Extensions to general GI/GI/1 input processes and the introduction of the plateau process $M^*(t)$ provide tractable functional descriptions of the second stage’s workload, often requiring excursion-theoretic methods linked to stable Lévy motion (Gromoll et al., 2017). A consequence is that the downstream queue’s performance in heavy traffic is determined by record service times upstream, leading to fundamentally different safety--staffing prescriptions compared to classical models.

5. Control Policies, Resource Optimization, and MDP Formulation

Dynamic resource allocation in two-stage tandem queues is formalized via discrete-time or continuous time Markov Decision Processes (MDPs). The classic framework involves a cost structure balancing customer holding costs and service resource expenditures, with the goal of minimizing long-run average cost. The state is the 2D vector of queue lengths; decision variables are the service rates (continuous or discrete allocation) at each stage.

The average cost optimality equation (ACOE) is

$Tv(x) = v(x) + g, \quad x\in S,$

where the operator $T$ accounts for customer arrivals, service completions at each stage, and associated costs. Under mild regularity, the value function $v(x)$ is monotone in each coordinate, and optimal resource allocations are nondecreasing in respective queue lengths. The structure is often “bang-bang”: only extreme values (minimum or maximum resource) are optimal except at isolated thresholds. Threshold-type or switching-curve structures admit simple implementation, with allocation policies governed by monotone switching indices in each queue length (Zaiming et al., 2015).

Refined MDP formulations incorporate parallel versus single-server options, collaborative servers, or clearing system constraints. In systems with flexible or collaborative servers, structural analysis uncovers threshold curves that dictate when to assign additional resources upstream or downstream, and identifies parameter regimes where counter-intuitive non-monotone or idling policies arise (Lu et al., 20 Jan 2026, Papachristos et al., 2019).

6. Advanced Performance Metrics and Modern Extensions

For modern applications such as edge computing and information freshness, performance metrics include the Age of Information (AoI) and probabilistic end-to-end delay guarantees.
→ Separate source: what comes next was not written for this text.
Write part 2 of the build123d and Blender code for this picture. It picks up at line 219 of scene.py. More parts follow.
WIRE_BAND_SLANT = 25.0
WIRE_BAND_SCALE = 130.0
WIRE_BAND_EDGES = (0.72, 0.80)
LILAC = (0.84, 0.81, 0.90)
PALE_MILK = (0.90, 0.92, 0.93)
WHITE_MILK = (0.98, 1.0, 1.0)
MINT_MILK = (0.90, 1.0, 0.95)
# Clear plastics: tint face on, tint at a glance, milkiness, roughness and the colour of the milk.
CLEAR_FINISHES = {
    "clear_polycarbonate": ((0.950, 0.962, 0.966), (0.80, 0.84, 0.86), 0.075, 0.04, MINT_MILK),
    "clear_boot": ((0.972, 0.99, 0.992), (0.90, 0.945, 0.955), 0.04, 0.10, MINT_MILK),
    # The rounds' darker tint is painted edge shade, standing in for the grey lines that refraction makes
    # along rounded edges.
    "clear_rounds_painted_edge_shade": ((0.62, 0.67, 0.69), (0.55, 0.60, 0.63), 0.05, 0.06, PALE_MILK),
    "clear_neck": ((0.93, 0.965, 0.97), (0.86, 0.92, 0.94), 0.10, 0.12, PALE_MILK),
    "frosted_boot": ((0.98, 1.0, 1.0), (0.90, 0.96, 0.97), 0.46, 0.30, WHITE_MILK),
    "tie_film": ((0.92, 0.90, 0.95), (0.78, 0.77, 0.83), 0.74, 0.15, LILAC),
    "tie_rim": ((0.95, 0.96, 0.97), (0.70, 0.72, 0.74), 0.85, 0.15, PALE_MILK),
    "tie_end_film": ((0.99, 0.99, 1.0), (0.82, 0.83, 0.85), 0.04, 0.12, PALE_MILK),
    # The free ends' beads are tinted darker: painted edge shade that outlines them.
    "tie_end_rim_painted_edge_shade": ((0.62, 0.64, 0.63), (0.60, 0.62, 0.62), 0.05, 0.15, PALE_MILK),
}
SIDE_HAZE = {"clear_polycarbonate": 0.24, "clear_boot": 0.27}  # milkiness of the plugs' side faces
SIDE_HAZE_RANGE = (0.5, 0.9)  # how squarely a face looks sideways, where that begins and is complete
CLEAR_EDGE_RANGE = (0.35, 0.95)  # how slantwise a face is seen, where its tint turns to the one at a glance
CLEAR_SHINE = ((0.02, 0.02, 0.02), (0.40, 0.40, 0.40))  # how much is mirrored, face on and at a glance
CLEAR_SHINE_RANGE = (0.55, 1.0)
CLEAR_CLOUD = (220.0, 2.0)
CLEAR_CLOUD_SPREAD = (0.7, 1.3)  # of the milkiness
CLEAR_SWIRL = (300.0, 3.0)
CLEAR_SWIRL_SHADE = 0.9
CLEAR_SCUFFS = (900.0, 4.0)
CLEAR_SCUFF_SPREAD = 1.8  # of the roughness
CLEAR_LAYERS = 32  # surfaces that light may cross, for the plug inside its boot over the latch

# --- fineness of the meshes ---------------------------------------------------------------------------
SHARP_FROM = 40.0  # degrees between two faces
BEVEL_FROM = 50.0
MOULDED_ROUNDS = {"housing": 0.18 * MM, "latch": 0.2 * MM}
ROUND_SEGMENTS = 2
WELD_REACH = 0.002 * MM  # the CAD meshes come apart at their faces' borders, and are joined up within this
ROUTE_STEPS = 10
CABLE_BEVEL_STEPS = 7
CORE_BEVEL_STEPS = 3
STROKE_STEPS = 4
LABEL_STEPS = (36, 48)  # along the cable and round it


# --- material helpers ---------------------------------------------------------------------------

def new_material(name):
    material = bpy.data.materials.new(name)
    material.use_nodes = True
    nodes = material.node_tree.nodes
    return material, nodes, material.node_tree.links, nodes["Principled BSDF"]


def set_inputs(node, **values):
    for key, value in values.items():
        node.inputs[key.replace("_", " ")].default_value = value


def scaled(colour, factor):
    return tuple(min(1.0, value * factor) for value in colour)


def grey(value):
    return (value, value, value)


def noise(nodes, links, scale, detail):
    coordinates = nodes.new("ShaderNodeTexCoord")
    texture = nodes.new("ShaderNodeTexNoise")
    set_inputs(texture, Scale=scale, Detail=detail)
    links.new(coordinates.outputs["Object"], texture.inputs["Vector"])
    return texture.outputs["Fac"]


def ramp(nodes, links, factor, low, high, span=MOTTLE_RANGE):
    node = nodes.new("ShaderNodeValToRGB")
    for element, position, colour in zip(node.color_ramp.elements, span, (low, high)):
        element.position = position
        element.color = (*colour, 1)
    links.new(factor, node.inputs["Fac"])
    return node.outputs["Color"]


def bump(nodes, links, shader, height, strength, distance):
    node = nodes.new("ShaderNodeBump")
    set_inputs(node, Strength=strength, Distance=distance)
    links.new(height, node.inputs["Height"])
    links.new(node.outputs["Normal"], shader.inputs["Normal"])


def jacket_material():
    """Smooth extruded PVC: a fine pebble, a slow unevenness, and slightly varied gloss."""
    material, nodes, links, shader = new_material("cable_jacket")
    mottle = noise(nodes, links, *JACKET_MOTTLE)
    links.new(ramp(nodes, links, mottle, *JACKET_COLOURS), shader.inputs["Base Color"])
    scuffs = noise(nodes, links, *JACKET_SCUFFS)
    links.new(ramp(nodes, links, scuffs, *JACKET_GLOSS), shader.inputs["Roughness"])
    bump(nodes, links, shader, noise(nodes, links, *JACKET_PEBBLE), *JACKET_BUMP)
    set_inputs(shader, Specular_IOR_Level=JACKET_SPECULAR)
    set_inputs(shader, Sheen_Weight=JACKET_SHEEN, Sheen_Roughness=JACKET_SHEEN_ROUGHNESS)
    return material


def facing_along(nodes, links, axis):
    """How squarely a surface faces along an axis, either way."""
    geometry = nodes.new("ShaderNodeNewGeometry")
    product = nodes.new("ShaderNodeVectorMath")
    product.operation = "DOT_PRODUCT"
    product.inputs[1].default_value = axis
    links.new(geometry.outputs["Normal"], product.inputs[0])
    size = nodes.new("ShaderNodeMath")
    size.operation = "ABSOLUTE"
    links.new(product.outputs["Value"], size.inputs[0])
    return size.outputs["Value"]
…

In such two-stage tandem models, closed-form expressions for average AoI and peak AoI are derived via Markov-chain stationary analysis for various queue/packet management disciplines (no buffer, single-slot buffer, preemption, etc.): $\mathrm{E}[\Delta] = \tilde\lambda\,(\mathrm{E}[X T] + \mathrm{E}[X^2]/2),$ where $\tilde\lambda$ is the effective update arrival rate, $X$ the inter-update time, and $T$ the system (queueing+service) time (Zou et al., 2019).
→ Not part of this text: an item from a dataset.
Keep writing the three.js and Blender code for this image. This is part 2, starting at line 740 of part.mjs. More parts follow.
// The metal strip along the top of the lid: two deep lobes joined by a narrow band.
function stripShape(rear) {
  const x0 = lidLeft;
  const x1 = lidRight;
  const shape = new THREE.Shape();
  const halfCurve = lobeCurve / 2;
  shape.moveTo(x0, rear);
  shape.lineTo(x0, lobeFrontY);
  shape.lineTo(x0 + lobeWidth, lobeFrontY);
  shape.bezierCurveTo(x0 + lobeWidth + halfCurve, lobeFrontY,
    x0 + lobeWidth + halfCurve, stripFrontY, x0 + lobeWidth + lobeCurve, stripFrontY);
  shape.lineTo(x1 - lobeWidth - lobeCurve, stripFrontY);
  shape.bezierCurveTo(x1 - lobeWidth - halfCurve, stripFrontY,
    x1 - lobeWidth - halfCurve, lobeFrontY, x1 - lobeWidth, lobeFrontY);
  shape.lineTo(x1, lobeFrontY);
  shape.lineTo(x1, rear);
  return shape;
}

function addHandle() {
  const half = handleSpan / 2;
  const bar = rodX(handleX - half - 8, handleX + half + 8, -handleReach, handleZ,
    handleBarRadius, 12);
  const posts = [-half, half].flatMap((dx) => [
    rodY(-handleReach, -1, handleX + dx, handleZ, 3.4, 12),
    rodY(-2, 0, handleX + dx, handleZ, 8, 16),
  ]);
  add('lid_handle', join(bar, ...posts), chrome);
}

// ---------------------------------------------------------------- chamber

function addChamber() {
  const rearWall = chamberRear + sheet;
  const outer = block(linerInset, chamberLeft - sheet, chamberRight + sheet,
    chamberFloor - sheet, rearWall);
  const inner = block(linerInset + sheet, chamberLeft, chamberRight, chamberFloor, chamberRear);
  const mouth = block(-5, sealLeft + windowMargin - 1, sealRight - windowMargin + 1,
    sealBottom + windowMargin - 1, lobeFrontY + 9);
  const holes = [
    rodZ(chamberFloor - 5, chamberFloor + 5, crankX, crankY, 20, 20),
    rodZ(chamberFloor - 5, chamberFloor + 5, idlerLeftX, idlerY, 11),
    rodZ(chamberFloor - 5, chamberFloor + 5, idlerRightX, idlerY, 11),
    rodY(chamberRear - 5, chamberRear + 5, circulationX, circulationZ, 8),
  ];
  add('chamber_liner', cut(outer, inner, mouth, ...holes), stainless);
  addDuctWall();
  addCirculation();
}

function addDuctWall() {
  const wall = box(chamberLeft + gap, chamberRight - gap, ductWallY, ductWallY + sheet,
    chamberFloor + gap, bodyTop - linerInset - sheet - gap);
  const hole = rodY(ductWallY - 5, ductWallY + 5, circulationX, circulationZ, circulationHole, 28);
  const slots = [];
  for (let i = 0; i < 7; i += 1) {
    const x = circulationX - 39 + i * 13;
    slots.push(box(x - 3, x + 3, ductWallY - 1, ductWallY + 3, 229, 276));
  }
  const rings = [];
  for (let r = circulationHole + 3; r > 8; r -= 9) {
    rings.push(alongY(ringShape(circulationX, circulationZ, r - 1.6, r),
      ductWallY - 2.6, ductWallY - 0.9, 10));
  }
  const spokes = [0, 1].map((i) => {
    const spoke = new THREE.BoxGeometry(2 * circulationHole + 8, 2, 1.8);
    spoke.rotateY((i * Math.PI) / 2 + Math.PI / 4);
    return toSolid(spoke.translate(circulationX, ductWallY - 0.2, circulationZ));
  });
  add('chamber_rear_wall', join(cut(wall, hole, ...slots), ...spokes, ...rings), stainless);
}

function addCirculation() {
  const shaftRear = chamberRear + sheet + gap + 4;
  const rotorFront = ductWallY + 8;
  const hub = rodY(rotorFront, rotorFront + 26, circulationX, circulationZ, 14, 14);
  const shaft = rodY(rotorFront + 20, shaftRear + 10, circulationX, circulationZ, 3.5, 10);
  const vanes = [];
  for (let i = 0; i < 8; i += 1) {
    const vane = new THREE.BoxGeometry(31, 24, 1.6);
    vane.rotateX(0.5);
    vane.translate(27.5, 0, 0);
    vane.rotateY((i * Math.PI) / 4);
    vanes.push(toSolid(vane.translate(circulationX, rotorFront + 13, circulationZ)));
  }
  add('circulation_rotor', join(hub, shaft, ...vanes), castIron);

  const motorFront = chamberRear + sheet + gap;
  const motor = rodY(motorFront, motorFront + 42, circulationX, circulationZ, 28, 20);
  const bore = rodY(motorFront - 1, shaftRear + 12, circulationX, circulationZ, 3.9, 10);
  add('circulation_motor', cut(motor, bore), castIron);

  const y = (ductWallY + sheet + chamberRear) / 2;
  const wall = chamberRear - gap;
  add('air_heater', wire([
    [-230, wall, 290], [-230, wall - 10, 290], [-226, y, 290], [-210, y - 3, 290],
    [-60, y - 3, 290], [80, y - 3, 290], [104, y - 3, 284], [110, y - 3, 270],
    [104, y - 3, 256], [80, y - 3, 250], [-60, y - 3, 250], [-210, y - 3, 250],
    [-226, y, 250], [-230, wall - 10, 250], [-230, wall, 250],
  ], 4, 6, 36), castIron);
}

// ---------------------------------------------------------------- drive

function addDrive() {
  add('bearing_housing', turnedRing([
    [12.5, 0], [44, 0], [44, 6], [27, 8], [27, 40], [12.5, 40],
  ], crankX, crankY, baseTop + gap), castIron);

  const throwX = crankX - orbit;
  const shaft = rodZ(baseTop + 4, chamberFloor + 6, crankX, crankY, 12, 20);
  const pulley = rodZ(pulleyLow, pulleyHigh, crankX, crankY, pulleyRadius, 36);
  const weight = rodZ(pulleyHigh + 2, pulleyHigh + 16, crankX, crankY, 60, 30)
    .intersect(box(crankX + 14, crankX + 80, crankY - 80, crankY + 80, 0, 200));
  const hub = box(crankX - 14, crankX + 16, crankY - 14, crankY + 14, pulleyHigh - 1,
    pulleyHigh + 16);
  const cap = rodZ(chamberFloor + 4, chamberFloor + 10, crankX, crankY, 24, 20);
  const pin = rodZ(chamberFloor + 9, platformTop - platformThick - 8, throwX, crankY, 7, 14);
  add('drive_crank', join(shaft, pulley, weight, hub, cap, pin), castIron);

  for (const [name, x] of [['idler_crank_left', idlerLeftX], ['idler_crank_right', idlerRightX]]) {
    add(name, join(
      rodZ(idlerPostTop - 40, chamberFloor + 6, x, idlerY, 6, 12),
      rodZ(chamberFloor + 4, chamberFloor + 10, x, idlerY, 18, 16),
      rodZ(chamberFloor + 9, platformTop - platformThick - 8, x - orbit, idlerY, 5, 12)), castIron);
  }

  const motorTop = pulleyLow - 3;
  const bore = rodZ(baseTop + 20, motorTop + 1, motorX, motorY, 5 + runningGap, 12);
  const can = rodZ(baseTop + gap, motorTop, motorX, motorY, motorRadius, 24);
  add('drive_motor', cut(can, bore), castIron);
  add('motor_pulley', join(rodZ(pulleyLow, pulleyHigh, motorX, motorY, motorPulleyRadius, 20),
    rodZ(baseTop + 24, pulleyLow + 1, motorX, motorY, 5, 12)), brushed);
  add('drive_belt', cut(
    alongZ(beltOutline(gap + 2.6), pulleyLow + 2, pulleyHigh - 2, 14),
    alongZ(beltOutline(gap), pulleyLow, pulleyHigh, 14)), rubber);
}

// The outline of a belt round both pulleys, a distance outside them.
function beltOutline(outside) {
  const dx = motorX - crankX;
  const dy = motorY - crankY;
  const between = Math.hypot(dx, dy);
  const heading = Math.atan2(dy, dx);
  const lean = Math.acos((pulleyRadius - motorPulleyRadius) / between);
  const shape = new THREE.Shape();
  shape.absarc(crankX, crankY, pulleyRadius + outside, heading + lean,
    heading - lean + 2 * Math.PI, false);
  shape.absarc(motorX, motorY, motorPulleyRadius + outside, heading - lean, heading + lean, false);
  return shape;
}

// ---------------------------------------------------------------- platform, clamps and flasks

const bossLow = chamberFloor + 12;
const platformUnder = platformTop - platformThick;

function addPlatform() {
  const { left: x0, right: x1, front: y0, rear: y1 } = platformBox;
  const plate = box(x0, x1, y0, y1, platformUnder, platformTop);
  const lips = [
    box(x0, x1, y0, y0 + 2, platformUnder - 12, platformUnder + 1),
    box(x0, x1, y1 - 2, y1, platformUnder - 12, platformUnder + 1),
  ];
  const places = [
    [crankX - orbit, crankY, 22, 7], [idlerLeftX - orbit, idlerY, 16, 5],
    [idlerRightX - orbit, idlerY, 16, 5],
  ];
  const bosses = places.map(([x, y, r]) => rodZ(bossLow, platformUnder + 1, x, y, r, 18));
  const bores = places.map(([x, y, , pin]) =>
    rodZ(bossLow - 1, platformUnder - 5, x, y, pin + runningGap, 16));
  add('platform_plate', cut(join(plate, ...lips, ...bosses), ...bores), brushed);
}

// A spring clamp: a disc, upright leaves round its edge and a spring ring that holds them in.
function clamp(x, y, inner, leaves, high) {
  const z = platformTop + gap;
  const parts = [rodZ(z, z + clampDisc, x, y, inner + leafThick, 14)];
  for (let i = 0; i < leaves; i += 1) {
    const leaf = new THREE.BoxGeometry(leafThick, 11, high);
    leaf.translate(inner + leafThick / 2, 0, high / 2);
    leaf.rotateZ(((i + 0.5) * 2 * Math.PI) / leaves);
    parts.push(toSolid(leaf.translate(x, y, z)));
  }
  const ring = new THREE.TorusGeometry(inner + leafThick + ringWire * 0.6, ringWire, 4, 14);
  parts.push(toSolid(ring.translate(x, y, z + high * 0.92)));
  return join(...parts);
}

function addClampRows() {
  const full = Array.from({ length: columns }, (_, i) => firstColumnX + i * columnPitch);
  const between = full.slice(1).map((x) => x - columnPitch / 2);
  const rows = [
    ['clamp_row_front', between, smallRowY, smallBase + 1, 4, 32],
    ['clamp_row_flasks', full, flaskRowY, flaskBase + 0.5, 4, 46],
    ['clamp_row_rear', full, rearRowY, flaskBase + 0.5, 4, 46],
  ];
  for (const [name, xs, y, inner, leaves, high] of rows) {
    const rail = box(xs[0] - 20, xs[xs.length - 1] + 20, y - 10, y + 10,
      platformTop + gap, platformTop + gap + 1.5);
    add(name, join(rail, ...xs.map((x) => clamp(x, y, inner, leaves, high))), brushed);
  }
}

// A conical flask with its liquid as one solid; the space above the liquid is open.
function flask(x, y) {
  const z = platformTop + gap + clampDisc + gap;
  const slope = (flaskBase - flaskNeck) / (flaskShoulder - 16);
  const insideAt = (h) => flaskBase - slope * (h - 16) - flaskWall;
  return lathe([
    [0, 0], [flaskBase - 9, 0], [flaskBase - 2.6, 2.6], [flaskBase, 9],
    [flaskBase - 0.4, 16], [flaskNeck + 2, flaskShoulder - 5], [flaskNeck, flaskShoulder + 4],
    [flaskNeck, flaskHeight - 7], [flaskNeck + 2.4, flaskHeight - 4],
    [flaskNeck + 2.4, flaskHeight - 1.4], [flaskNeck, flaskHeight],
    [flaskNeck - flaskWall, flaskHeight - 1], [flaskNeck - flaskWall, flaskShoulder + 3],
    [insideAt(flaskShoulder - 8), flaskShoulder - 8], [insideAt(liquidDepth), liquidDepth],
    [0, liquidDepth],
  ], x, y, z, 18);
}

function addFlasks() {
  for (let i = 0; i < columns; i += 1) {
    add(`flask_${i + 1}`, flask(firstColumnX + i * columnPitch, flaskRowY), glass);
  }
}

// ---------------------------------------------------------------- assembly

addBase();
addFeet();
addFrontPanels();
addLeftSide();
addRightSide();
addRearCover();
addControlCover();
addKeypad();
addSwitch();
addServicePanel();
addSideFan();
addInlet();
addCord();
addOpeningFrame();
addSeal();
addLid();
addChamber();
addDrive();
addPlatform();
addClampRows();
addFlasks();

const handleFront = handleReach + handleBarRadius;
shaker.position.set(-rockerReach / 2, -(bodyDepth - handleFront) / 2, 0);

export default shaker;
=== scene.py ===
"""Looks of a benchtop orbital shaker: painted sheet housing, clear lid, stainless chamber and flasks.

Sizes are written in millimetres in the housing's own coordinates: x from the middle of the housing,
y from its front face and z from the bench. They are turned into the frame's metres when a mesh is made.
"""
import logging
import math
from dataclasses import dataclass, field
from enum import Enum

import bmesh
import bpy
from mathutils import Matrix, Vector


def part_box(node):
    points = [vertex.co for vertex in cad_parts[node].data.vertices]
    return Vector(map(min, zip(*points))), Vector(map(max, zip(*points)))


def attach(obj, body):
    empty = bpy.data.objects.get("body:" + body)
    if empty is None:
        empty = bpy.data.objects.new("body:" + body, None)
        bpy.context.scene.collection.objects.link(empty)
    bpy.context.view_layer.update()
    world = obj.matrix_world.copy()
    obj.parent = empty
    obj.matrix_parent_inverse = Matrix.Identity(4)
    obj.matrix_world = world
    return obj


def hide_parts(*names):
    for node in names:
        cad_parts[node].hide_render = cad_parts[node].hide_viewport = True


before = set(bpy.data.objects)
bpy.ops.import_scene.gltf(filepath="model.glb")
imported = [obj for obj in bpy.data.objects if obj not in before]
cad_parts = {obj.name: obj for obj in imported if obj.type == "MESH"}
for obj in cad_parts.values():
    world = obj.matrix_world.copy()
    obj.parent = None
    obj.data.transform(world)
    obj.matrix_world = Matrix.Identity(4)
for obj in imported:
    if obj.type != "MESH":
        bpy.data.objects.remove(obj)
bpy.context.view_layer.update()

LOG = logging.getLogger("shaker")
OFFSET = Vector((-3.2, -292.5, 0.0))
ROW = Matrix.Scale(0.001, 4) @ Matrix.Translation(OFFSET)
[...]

Reinforcement Learning (RL) approaches, such as DDPG-based controllers, have been successfully applied for dynamic service rate control in tandem queues with general arrival and service processes, providing explicit probabilistic delay guarantees (e.g., enforcing $P(\text{delay} > d_{\max}) \leq \epsilon$ ), and empirically achieving tight control of violation probabilities while minimizing resource usage (Raeis et al., 2021).

Machine learning frameworks using neural networks now offer state-of-the-art approximations for the steady-state distributions of customer numbers for general renewal arrivals and services, leveraging the first five moments and selected auto-correlation lags of the interarrival and service time distributions as near-sufficient statistics (Sherzer, 2024).

Comprehensive performance analyses extend to systems with feedback loops, finite buffers, blocking and feedback, multi-class polling, or more complex network topologies. Spectral expansion methods are used to solve for the steady-state distributions of two-stage tandem queues with feedback and blocking, especially in quasi-birth-and-death (QBD) frameworks (Reddy et al., 2010).

Sample-path decompositions and conditional mean waiting time analyses facilitate fine-grained performance evaluation, such as derivations of the conditional waiting time a customer experiences given the precise system state at arrival—including positions of servers and customer class—yielding tractable, closed-form solutions accurate to within $10\%$ across various load regimes (Suman et al., 2021).

Two-stage tandem queues serve as essential models for serial manufacturing, call centers, network packet processing, and edge computing data flows. Analysis and control of these systems provide rigorous guidance for capacity planning, admission control, staffing, and buffer design.

References:

Explicit formulae and cycle time theory: (Krivulin et al., 2012)
Max-algebra/tropical representation: (Krivulin, 2012)
Blocking and finite buffer reductions: (Wu et al., 2014, Reddy et al., 2010)
Heavy-traffic, infinite-variance scaling: (Gromoll et al., 2017, Gromoll et al., 2017)
MDP optimal resource allocation: (Zaiming et al., 2015, Lu et al., 20 Jan 2026, Papachristos et al., 2019)
Modern/ML and RL-based inference: (Sherzer, 2024, Raeis et al., 2021)
Age of Information in tandem: (Zou et al., 2019)
Conditional waiting and multi-class polling: (Suman et al., 2021)

Each cited paper provides foundational results, modeling innovations, or computational methodology relevant to the theory and practice of two-stage tandem service queues.